Sometimes the biggest advances come from a change in strategy.

Consuming life, one chunk at a time.

Our life is fragmented. Our attention span is short.

Our phones have become permanently attached, which means we are always accessible to the world, with tech (Twitter, Facebook, Snapchat, Instagram and email) just a tap away.

Life keeps us moving, pulling us this direction one minute, another direction the next, only leaving time to consume small, byte-size chunks of content.

That is the impetus for Crave, an app that chunks out books in 1000 word chapters/installments to better fit today’s short-attention-span life.

The idea is to make the story feel like is in unfolding in real time, and the words are sometimes interspersed with images, videos, and even text messages from the book’s hero or author.

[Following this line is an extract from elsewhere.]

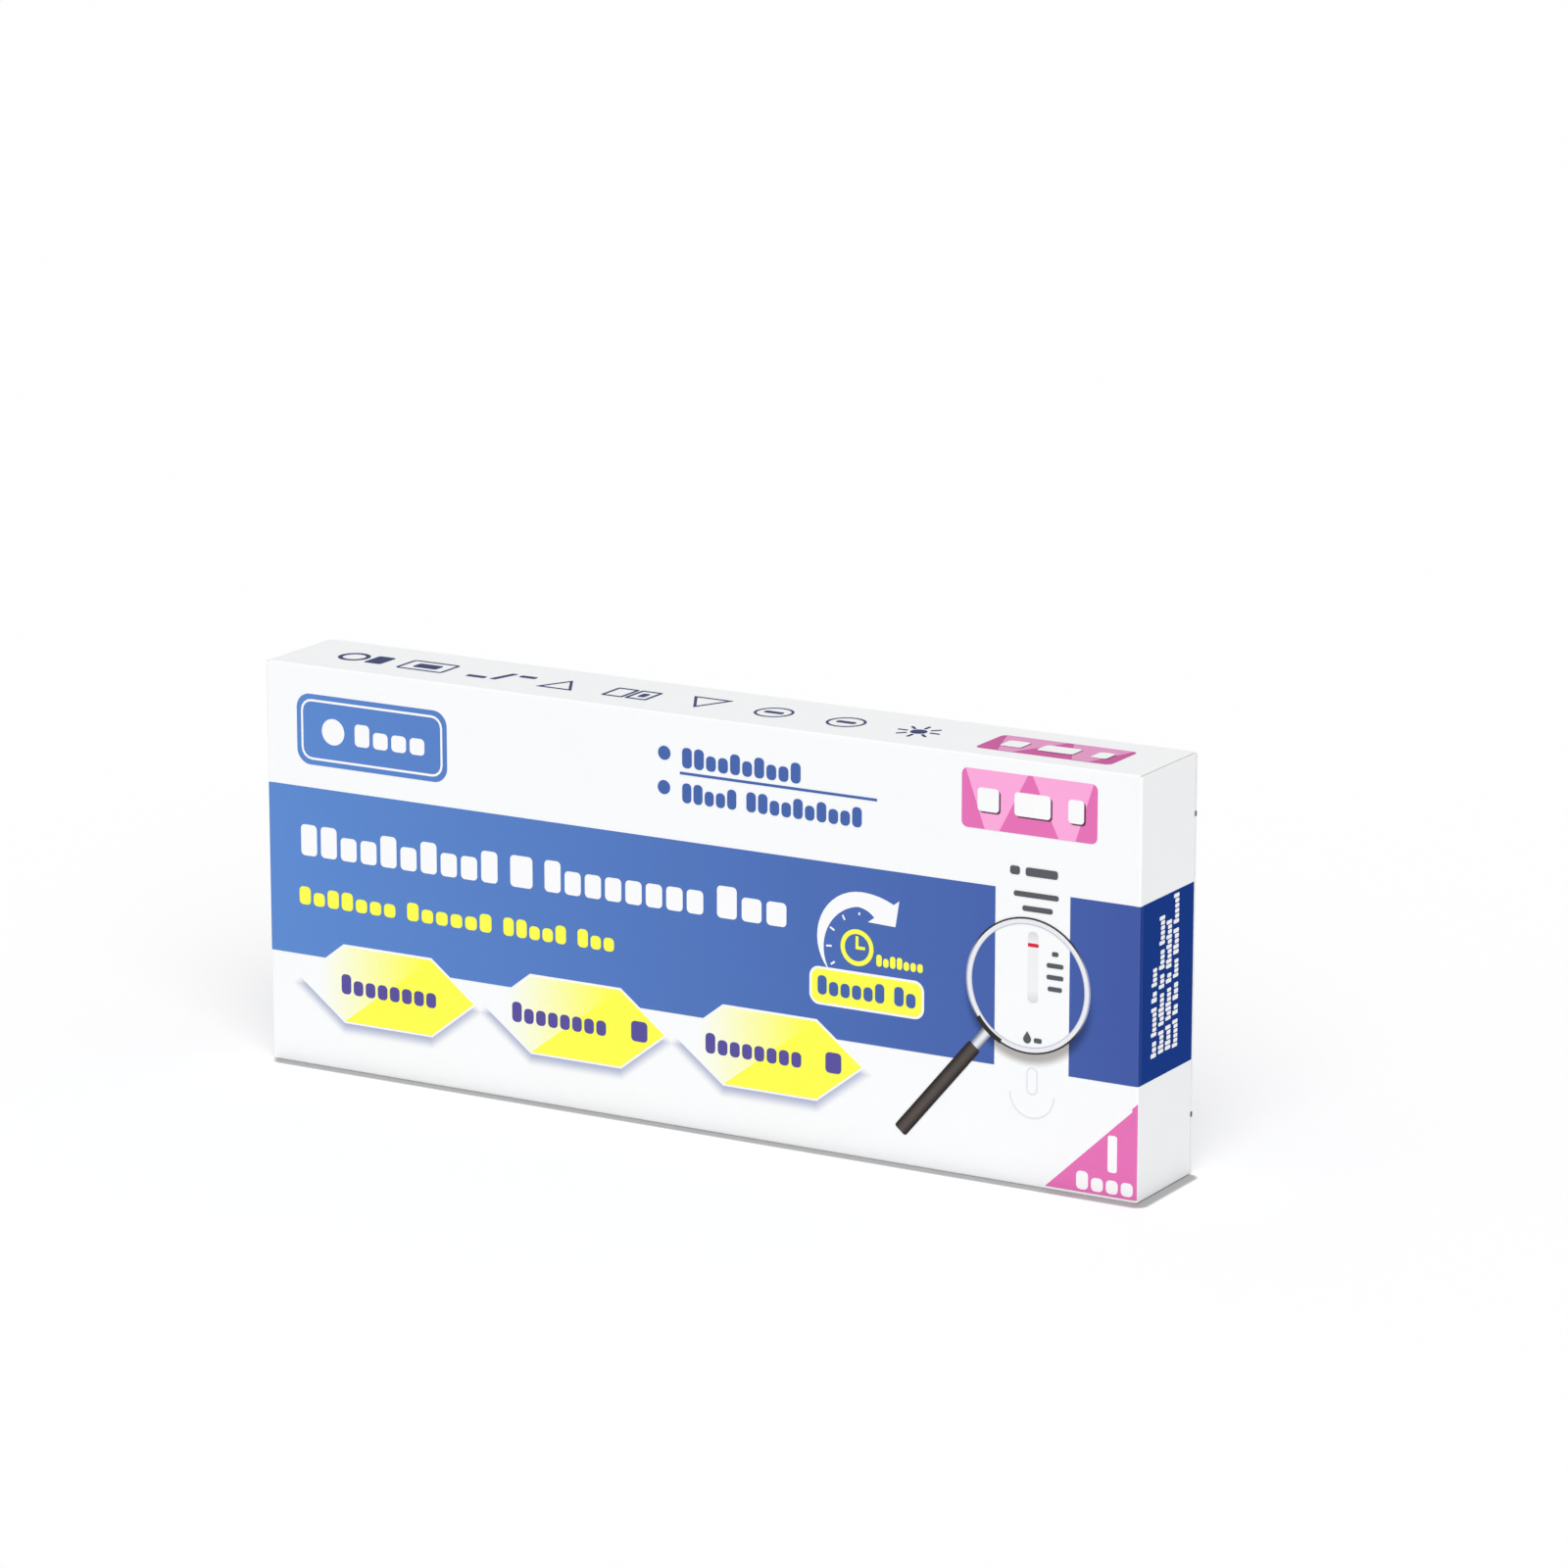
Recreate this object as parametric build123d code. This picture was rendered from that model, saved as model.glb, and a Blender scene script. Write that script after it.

Of course, right now Crave is solely focused on readers of the romance genre, but Downton Abbey creator Julian Fellowes has announced he will be starting a weekly serial novel, and graphic novelists have been publishing their installments for years.

There may be those that miss turning pages and bemoan the decline of long-form writing, but books aren’t going away anytime soon.

Meanwhile, by evolving to match the behavior of a greater audience, opening up the novel to people that might not otherwise take the time, authors and publishers may also breathe some life back into the genre.

So, the next time you are tempted to throw all the information you can at your members, think about how you can break it up into small, bite-sized pieces.

Sometimes the biggest advances come from a change in strategy.